Quote the material below exactly as written, from the first line to the line that holds "return keep(body, label)", endpoints included.
--- BEGIN Raw data ---
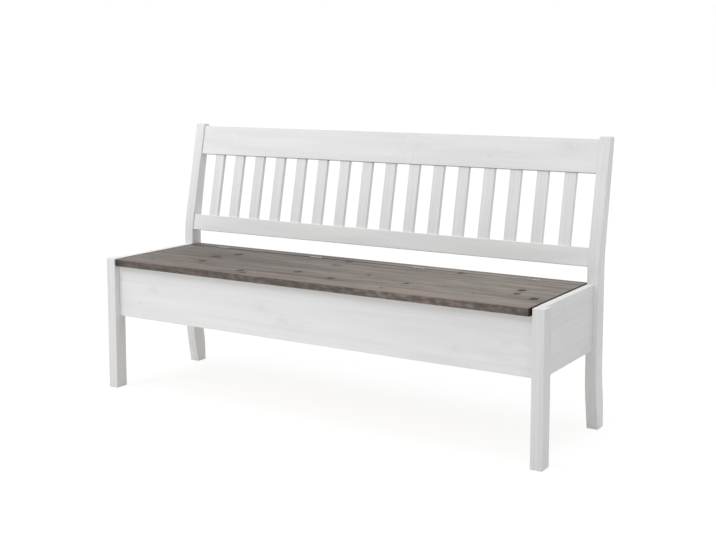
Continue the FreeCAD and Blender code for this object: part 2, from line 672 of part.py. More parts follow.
def back_rail(label, width, start, slot_height):
    """A rail of the backrest, with a tenon on each end and a row of slots for the slats."""
    body = plank("2 * worked.inner_half", "sizes.rail_thickness", width)
    dress(body, "Chamfer", "sizes.board_ease", lambda edge: runs_along(edge, V(1, 0, 0)))
    block(
        body, "Additive",
        "2 * worked.inner_half + 2 * sizes.rail_tenon_length",
        "sizes.rail_tenon_thickness",
        f"{width} - 2 * sizes.rail_shoulder",
        "-sizes.rail_tenon_length", "worked.rail_tenon_inset", "sizes.rail_shoulder",
    )
    slot = block(
        body, "Subtractive",
        "sizes.slat_width + 2 * sizes.joint_play",
        "sizes.slat_thickness + 2 * sizes.joint_play",
        "sizes.slat_tenon + sizes.joint_spare + sizes.cut_overrun",
        "sizes.slat_margin - sizes.joint_play", "worked.slat_inset - sizes.joint_play", slot_height,
    )
    doc.recompute()
    row = body.newObject("PartDesign::LinearPattern", "slots")
    row.Originals = [slot]
    row.Direction = (body.Group[0], ["H_Axis"])
    bind(row, Length="worked.slat_row", Occurrences="sizes.slat_count")
    body.Tip = row
    lean(body, "-worked.inner_half", "sizes.rail_setback", start)
    return keep(body, label)


back_rail(
    "lower_rail", "sizes.lower_rail_width", "-sizes.lower_rail_drop",
    "sizes.lower_rail_width - sizes.slat_tenon - sizes.joint_spare",
)
back_rail("top_rail", "sizes.top_rail_width", "worked.top_rail_start", "-sizes.cut_overrun")

# Slats of the backrest, each let into both rails
for number in range(int(size["slat_count"])):
    slat = plank("sizes.slat_width", "sizes.slat_thickness", "worked.slat_length")
    dress(slat, "Chamfer", "sizes.board_ease", lambda edge: runs_along(edge, V(0, 0, 1)))
    across = f"sizes.slat_margin + {number} * worked.slat_row / (sizes.slat_count - 1)"
    lean(slat, f"{across} - worked.inner_half", "sizes.rail_setback + worked.slat_inset", "worked.slat_foot")
    keep(slat, f"back_slat_{number + 1:02d}")

doc.recompute()

for item in doc.Objects:
    if "Invalid" in item.State or "Error" in item.State:
        raise SystemExit(f"{item.Label} ({item.TypeId}) failed: {item.State}")
for node in parts:
    if node.Shape.isNull() or not node.Shape.isValid() or not node.Shape.Solids:
        raise SystemExit(f"{node.Label} has no valid solid")

os.makedirs("parts", exist_ok=True)
for node in parts:
    node.Shape.exportStep(f"parts/{node.Label}.step")
print(f"{len(parts)} pieces, {sum(len(node.Shape.Solids) for node in parts)} solids")
print(f"rear reach {size['rear_reach']:.2f}, legs' fronts at y = {size['leg_front']:.2f}")
print(f"hinge axis at y = {size['leg_front'] + size['joint_y']:.2f}, z = {size['pin_height']:.2f}")
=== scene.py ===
# %% [markdown]
# # A painted pine storage bench with a stained seat
# The joinery is already settled: it comes in as a fixed frame, in metres. This script gives each board
# its planed and sanded shape, its paint or stain, and then a plain studio to look at it in.

# %% Load the frame
import json
import math

import bpy
import numpy as np
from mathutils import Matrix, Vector


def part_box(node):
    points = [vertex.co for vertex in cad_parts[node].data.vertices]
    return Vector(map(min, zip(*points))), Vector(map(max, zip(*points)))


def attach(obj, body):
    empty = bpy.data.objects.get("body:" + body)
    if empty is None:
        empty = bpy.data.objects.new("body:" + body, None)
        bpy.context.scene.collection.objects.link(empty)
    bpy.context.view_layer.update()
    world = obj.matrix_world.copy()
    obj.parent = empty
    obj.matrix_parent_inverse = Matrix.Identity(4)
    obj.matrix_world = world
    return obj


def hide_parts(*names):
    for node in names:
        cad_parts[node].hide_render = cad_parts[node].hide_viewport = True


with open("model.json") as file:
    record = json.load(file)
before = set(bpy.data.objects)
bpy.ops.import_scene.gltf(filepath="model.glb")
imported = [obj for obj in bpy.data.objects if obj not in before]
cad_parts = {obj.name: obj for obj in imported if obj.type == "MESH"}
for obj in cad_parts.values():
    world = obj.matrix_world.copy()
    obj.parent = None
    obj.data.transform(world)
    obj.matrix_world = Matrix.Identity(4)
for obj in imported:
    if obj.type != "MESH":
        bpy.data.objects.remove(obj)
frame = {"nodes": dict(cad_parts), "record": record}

record = frame["record"]
nodes = frame["nodes"]
body_of = {name: body for body, members in record["behaviour"]["bodies"].items() for name in members}
slot_of = {part["node"]: part["material_slot"] for part in record["subparts"]}
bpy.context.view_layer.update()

# %% [markdown]
# The seat and the box under it are square to the axes, so the box of each piece tells its size and place.
# Only the backrest leans. Its slope and the bends of the rear posts are sizes that no box can tell, and so
# are the places of hinges and screws. A name that ends in EDGE is the radius of a sanded edge. The two rails
# are given by their lowest and highest place along the slope, counted from the bend of the posts.

# %% Sizes in metres and radians
MM = 0.001
LEAN, LEAN_START = math.radians(11.8), 538.5 * MM
POST_SETBACK, POST_DEPTH = 428 * MM, 51 * MM
LOWER_RAIL, TOP_RAIL = np.array([-11, 49]) * MM, np.array([285, 394.5]) * MM
LEG_EDGE, SEAT_EDGE, BOARD_EDGE = 2.6 * MM, 2.6 * MM, 1.8 * MM
ROUGH_EDGE, SEAM_EDGE = 0.8 * MM, 0.4 * MM
HINGE_AXIS = np.array(record["behaviour"]["joints"][0]["pos_m"])
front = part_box("front_leg_right")[0].y
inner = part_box("front_leg_right")[0].x
post_front = front + POST_SETBACK
post_back = post_front + POST_DEPTH
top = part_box("rear_post_right")[1].z
seat_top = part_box("lid_board_1")[1].z
seat_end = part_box("lid_board_1")[1].x
print(f"seat top at {seat_top:.3f} m, post fronts at y = {post_front:.4f} m, hinge axis at {HINGE_AXIS}")

# %% [markdown]
# ## Mesh helpers
# A planed board is a box whose edges have been taken off with sandpaper. A bevel modifier could round them,
# but a surface that is worked out directly gives even strips and no surprises at the corners: a ball of the
# edge radius is rolled inside the box, and every point of the box is pulled onto that ball.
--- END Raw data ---
* [Solution below]:
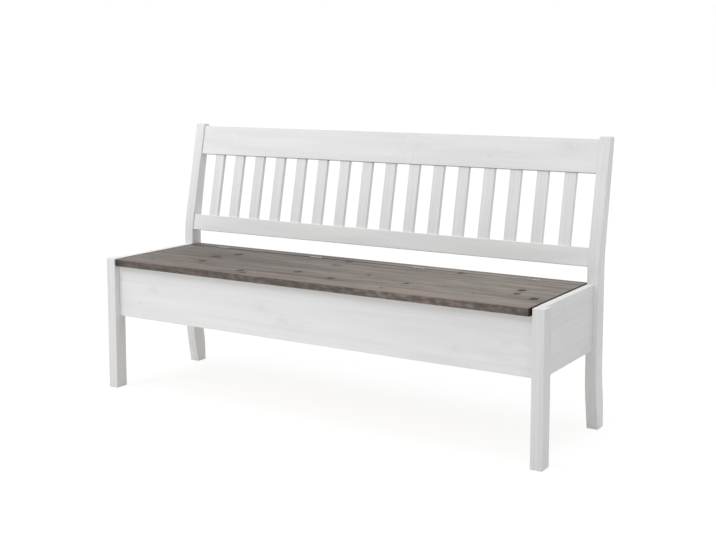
Continue the FreeCAD and Blender code for this object: part 2, from line 672 of part.py. More parts follow.
def back_rail(label, width, start, slot_height):
    """A rail of the backrest, with a tenon on each end and a row of slots for the slats."""
    body = plank("2 * worked.inner_half", "sizes.rail_thickness", width)
    dress(body, "Chamfer", "sizes.board_ease", lambda edge: runs_along(edge, V(1, 0, 0)))
    block(
        body, "Additive",
        "2 * worked.inner_half + 2 * sizes.rail_tenon_length",
        "sizes.rail_tenon_thickness",
        f"{width} - 2 * sizes.rail_shoulder",
        "-sizes.rail_tenon_length", "worked.rail_tenon_inset", "sizes.rail_shoulder",
    )
    slot = block(
        body, "Subtractive",
        "sizes.slat_width + 2 * sizes.joint_play",
        "sizes.slat_thickness + 2 * sizes.joint_play",
        "sizes.slat_tenon + sizes.joint_spare + sizes.cut_overrun",
        "sizes.slat_margin - sizes.joint_play", "worked.slat_inset - sizes.joint_play", slot_height,
    )
    doc.recompute()
    row = body.newObject("PartDesign::LinearPattern", "slots")
    row.Originals = [slot]
    row.Direction = (body.Group[0], ["H_Axis"])
    bind(row, Length="worked.slat_row", Occurrences="sizes.slat_count")
    body.Tip = row
    lean(body, "-worked.inner_half", "sizes.rail_setback", start)
    return keep(body, label)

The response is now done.